The exercise » Repeat the material exactly, every line of it.

Available data »
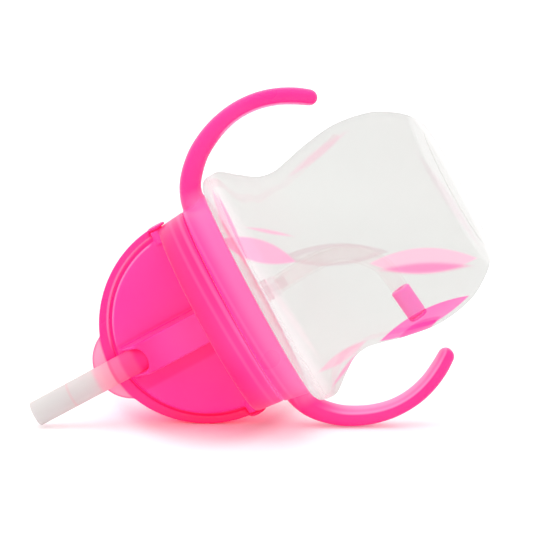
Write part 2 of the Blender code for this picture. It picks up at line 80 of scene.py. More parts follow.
def rounded(points, corners, closed=True, steps=5):
    """The profile with its corners rounded. corners is one size or one for each corner."""
    count = len(points)
    sizes = corners if isinstance(corners, list) else [corners] * count
    out = []
    for i, point in enumerate(points):
        if not closed and i in (0, count - 1) or sizes[i] <= 0:
            out.append(tuple(point))
            continue
        corner = Vector(point)
        back = Vector(points[i - 1]) - corner
        ahead = Vector(points[(i + 1) % count]) - corner
        reach = min(sizes[i], 0.48 * back.length, 0.48 * ahead.length)
        start = corner + back.normalized() * reach
        end = corner + ahead.normalized() * reach
        for k in range(steps + 1):
            t = k / steps
            spot = start * (1 - t) ** 2 + corner * 2 * t * (1 - t) + end * t * t
            out.append((spot.x, spot.y))
    return out


def catmull(points, per_span):
    """A smooth line through the points, which may have any number of columns."""
    out = []
    ends = [points[0]] + list(points) + [points[-1]]
    for i in range(1, len(ends) - 2):
        for k in range(per_span):
            t = k / per_span
            out.append(tuple(
                0.5 * (2 * b + (c - a) * t + (2 * a - 5 * b + 4 * c - d) * t * t
                       + (3 * b - a - 3 * c + d) * t ** 3)
                for a, b, c, d in zip(*ends[i - 1:i + 3])))
    out.append(tuple(points[-1]))
    return out


def inset(points, wall):
    """A line of (height, radius) moved in by the wall's thickness."""
    out = []
    for i, (z, radius) in enumerate(points):
        z_before, radius_before = points[max(i - 1, 0)]
        z_after, radius_after = points[min(i + 1, len(points) - 1)]
        run = Vector((z_after - z_before, radius_after - radius_before)).normalized()
        out.append((z + run.y * wall, radius - run.x * wall))
    return out


# ---------------------------------------------------------------- mesh helpers
def link(obj):
    scene.collection.objects.link(obj)
    return obj


def mesh_object(name, verts, faces, angle):
    """An object from millimetres, smooth up to the angle in degrees, or flat for None."""
    mesh = bpy.data.meshes.new(name)
    mesh.from_pydata([(x * MM, y * MM, z * MM) for x, y, z in verts], [], faces)
    work = bmesh.new()
    work.from_mesh(mesh)
    bmesh.ops.remove_doubles(work, verts=work.verts, dist=2e-6)
    bmesh.ops.recalc_face_normals(work, faces=work.faces)
    work.to_mesh(mesh)
    work.free()
    if angle is not None:
        mesh.shade_smooth()
        mesh.set_sharp_from_angle(angle=math.radians(angle))
    return link(bpy.data.objects.new(name, mesh))


def add_ring(verts, points):
    """Adds the points to verts and gives their numbers."""
    first = len(verts)
    verts.extend(points)
    return list(range(first, len(verts)))


def circle(centre, side, other, radius, sides):
    angles = [2 * math.pi * k / sides for k in range(sides)]
    return [tuple(centre + (side * math.cos(a) + other * math.sin(a)) * radius) for a in angles]


def bridge(rings):
    """Faces from each ring to the next. A ring of one point is a pole."""
    faces = []
    for near, far in zip(rings, rings[1:]):
        count = max(len(near), len(far))
        for k in range(count):
            j = (k + 1) % count
            if len(near) == 1:
                faces.append((near[0], far[k], far[j]))
            elif len(far) == 1:
                faces.append((near[k], near[j], far[0]))
            else:
                faces.append((near[k], near[j], far[j], far[k]))
    return faces


def revolve(name, profile, steps=128, closed=True, place=(0, 0, 0), tilt=0.0, angle=None):
    """A profile of (radius, height) turned round Z, then tilted about Y and moved to place."""
    verts, rings = [], []
    for radius, z in profile:
        if abs(radius) < 1e-6:
            points = [(0.0, 0.0, z)]
        else:
            turns = [2 * math.pi * k / steps for k in range(steps)]
            points = [(radius * math.cos(a), radius * math.sin(a), z) for a in turns]
        rings.append(add_ring(verts, points))
    if closed:
        rings.append(rings[0])
    cos, sin = math.cos(tilt), math.sin(tilt)
    verts = [(x * cos + z * sin + place[0], y + place[1], z * cos - x * sin + place[2])
             for x, y, z in verts]
    return mesh_object(name, verts, bridge(rings), angle)


def sweep(name, path, radii, sides):
    """A round bar along path, whose points are (x, y, z)."""
    points = [Vector(p) for p in path]
    verts, rings = [], []
    side = None
    for i, point in enumerate(points):
        along = heading(points, i)
        if side is None:
            side = along.orthogonal().normalized()
        side = (side - along * side.dot(along)).normalized()
        ring = circle(point, side, along.cross(side), radii[i], sides)
        rings.append(add_ring(verts, ring))
    faces = bridge(rings) + [tuple(rings[0]), tuple(reversed(rings[-1]))]
    return mesh_object(name, verts, faces, 50.0)


def box(name, low, high):
    verts = [(x, y, z) for x in (low[0], high[0]) for y in (low[1], high[1])
             for z in (low[2], high[2])]
    faces = [(0, 1, 3, 2), (4, 6, 7, 5), (0, 4, 5, 1), (2, 3, 7, 6), (0, 2, 6, 4), (1, 5, 7, 3)]
    return mesh_object(name, verts, faces, None)


def bar(name, radius, start, end, sides):
    return sweep(name, [start, end], [radius, radius], sides)


def cross_bar(name, radius, start, end, sides=32):
    """A bar on the hinge's axis between two places on X."""
    return bar(name, radius, (start, 0, TOP), (end, 0, TOP), sides)


def prism(name, outline, axis, low, high):
    """An outline pushed along an axis: for 'X' it holds (y, z) points, for 'Y' (x, z) points."""
    count = len(outline)
    verts = [(t, a, b) if axis == "X" else (a, t, b) for t in (low, high) for a, b in outline]
    faces = [tuple(range(count)), tuple(range(2 * count - 1, count - 1, -1))]
    for k in range(count):
        j = (k + 1) % count
        faces.append((k, j, count + j, count + k))
    return mesh_object(name, verts, faces, None)


def dome(name, radius, waist=0.0, rise=1.0):
    """A ball round the hinge's middle with its poles on X, stretched up by rise.

    waist draws it in half way between the poles and the middle.
    """
    rings = 96
    profile = [(0.0, radius)]
    for i in range(1, rings):
        a = math.pi * i / rings
        reach = radius * (1 - waist * math.sin(2 * a) ** 2)
        profile.append((reach * math.sin(a), reach * math.cos(a)))
    profile.append((0.0, -radius))
    obj = revolve(name, profile, 128, closed=False, place=(0, 0, TOP), tilt=math.pi / 2)
    if rise != 1.0:
        for v in obj.data.vertices:
            v.co.z = TOP * MM + (v.co.z - TOP * MM) * rise
    return obj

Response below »
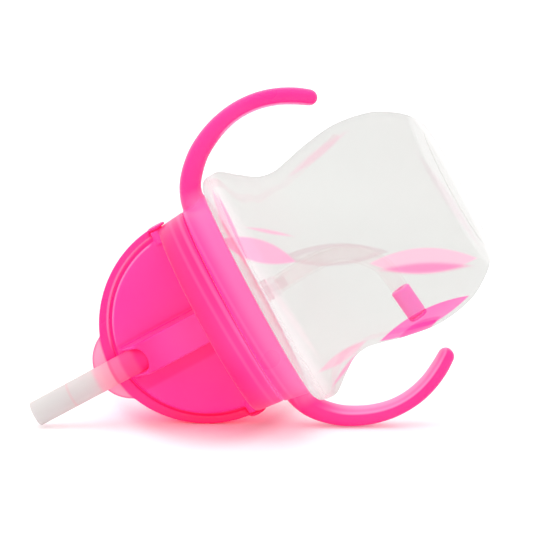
Write part 2 of the Blender code for this picture. It picks up at line 80 of scene.py. More parts follow.
def rounded(points, corners, closed=True, steps=5):
    """The profile with its corners rounded. corners is one size or one for each corner."""
    count = len(points)
    sizes = corners if isinstance(corners, list) else [corners] * count
    out = []
    for i, point in enumerate(points):
        if not closed and i in (0, count - 1) or sizes[i] <= 0:
            out.append(tuple(point))
            continue
        corner = Vector(point)
        back = Vector(points[i - 1]) - corner
        ahead = Vector(points[(i + 1) % count]) - corner
        reach = min(sizes[i], 0.48 * back.length, 0.48 * ahead.length)
        start = corner + back.normalized() * reach
        end = corner + ahead.normalized() * reach
        for k in range(steps + 1):
            t = k / steps
            spot = start * (1 - t) ** 2 + corner * 2 * t * (1 - t) + end * t * t
            out.append((spot.x, spot.y))
    return out


def catmull(points, per_span):
    """A smooth line through the points, which may have any number of columns."""
    out = []
    ends = [points[0]] + list(points) + [points[-1]]
    for i in range(1, len(ends) - 2):
        for k in range(per_span):
            t = k / per_span
            out.append(tuple(
                0.5 * (2 * b + (c - a) * t + (2 * a - 5 * b + 4 * c - d) * t * t
                       + (3 * b - a - 3 * c + d) * t ** 3)
                for a, b, c, d in zip(*ends[i - 1:i + 3])))
    out.append(tuple(points[-1]))
    return out


def inset(points, wall):
    """A line of (height, radius) moved in by the wall's thickness."""
    out = []
    for i, (z, radius) in enumerate(points):
        z_before, radius_before = points[max(i - 1, 0)]
        z_after, radius_after = points[min(i + 1, len(points) - 1)]
        run = Vector((z_after - z_before, radius_after - radius_before)).normalized()
        out.append((z + run.y * wall, radius - run.x * wall))
    return out


# ---------------------------------------------------------------- mesh helpers
def link(obj):
    scene.collection.objects.link(obj)
    return obj


def mesh_object(name, verts, faces, angle):
    """An object from millimetres, smooth up to the angle in degrees, or flat for None."""
    mesh = bpy.data.meshes.new(name)
    mesh.from_pydata([(x * MM, y * MM, z * MM) for x, y, z in verts], [], faces)
    work = bmesh.new()
    work.from_mesh(mesh)
    bmesh.ops.remove_doubles(work, verts=work.verts, dist=2e-6)
    bmesh.ops.recalc_face_normals(work, faces=work.faces)
    work.to_mesh(mesh)
    work.free()
    if angle is not None:
        mesh.shade_smooth()
        mesh.set_sharp_from_angle(angle=math.radians(angle))
    return link(bpy.data.objects.new(name, mesh))


def add_ring(verts, points):
    """Adds the points to verts and gives their numbers."""
    first = len(verts)
    verts.extend(points)
    return list(range(first, len(verts)))


def circle(centre, side, other, radius, sides):
    angles = [2 * math.pi * k / sides for k in range(sides)]
    return [tuple(centre + (side * math.cos(a) + other * math.sin(a)) * radius) for a in angles]


def bridge(rings):
    """Faces from each ring to the next. A ring of one point is a pole."""
    faces = []
    for near, far in zip(rings, rings[1:]):
        count = max(len(near), len(far))
        for k in range(count):
            j = (k + 1) % count
            if len(near) == 1:
                faces.append((near[0], far[k], far[j]))
            elif len(far) == 1:
                faces.append((near[k], near[j], far[0]))
            else:
                faces.append((near[k], near[j], far[j], far[k]))
    return faces


def revolve(name, profile, steps=128, closed=True, place=(0, 0, 0), tilt=0.0, angle=None):
    """A profile of (radius, height) turned round Z, then tilted about Y and moved to place."""
    verts, rings = [], []
    for radius, z in profile:
        if abs(radius) < 1e-6:
            points = [(0.0, 0.0, z)]
        else:
            turns = [2 * math.pi * k / steps for k in range(steps)]
            points = [(radius * math.cos(a), radius * math.sin(a), z) for a in turns]
        rings.append(add_ring(verts, points))
    if closed:
        rings.append(rings[0])
    cos, sin = math.cos(tilt), math.sin(tilt)
    verts = [(x * cos + z * sin + place[0], y + place[1], z * cos - x * sin + place[2])
             for x, y, z in verts]
    return mesh_object(name, verts, bridge(rings), angle)


def sweep(name, path, radii, sides):
    """A round bar along path, whose points are (x, y, z)."""
    points = [Vector(p) for p in path]
    verts, rings = [], []
    side = None
    for i, point in enumerate(points):
        along = heading(points, i)
        if side is None:
            side = along.orthogonal().normalized()
        side = (side - along * side.dot(along)).normalized()
        ring = circle(point, side, along.cross(side), radii[i], sides)
        rings.append(add_ring(verts, ring))
    faces = bridge(rings) + [tuple(rings[0]), tuple(reversed(rings[-1]))]
    return mesh_object(name, verts, faces, 50.0)


def box(name, low, high):
    verts = [(x, y, z) for x in (low[0], high[0]) for y in (low[1], high[1])
             for z in (low[2], high[2])]
    faces = [(0, 1, 3, 2), (4, 6, 7, 5), (0, 4, 5, 1), (2, 3, 7, 6), (0, 2, 6, 4), (1, 5, 7, 3)]
    return mesh_object(name, verts, faces, None)


def bar(name, radius, start, end, sides):
    return sweep(name, [start, end], [radius, radius], sides)


def cross_bar(name, radius, start, end, sides=32):
    """A bar on the hinge's axis between two places on X."""
    return bar(name, radius, (start, 0, TOP), (end, 0, TOP), sides)


def prism(name, outline, axis, low, high):
    """An outline pushed along an axis: for 'X' it holds (y, z) points, for 'Y' (x, z) points."""
    count = len(outline)
    verts = [(t, a, b) if axis == "X" else (a, t, b) for t in (low, high) for a, b in outline]
    faces = [tuple(range(count)), tuple(range(2 * count - 1, count - 1, -1))]
    for k in range(count):
        j = (k + 1) % count
        faces.append((k, j, count + j, count + k))
    return mesh_object(name, verts, faces, None)


def dome(name, radius, waist=0.0, rise=1.0):
    """A ball round the hinge's middle with its poles on X, stretched up by rise.

    waist draws it in half way between the poles and the middle.
    """
    rings = 96
    profile = [(0.0, radius)]
    for i in range(1, rings):
        a = math.pi * i / rings
        reach = radius * (1 - waist * math.sin(2 * a) ** 2)
        profile.append((reach * math.sin(a), reach * math.cos(a)))
    profile.append((0.0, -radius))
    obj = revolve(name, profile, 128, closed=False, place=(0, 0, TOP), tilt=math.pi / 2)
    if rise != 1.0:
        for v in obj.data.vertices:
            v.co.z = TOP * MM + (v.co.z - TOP * MM) * rise
    return obj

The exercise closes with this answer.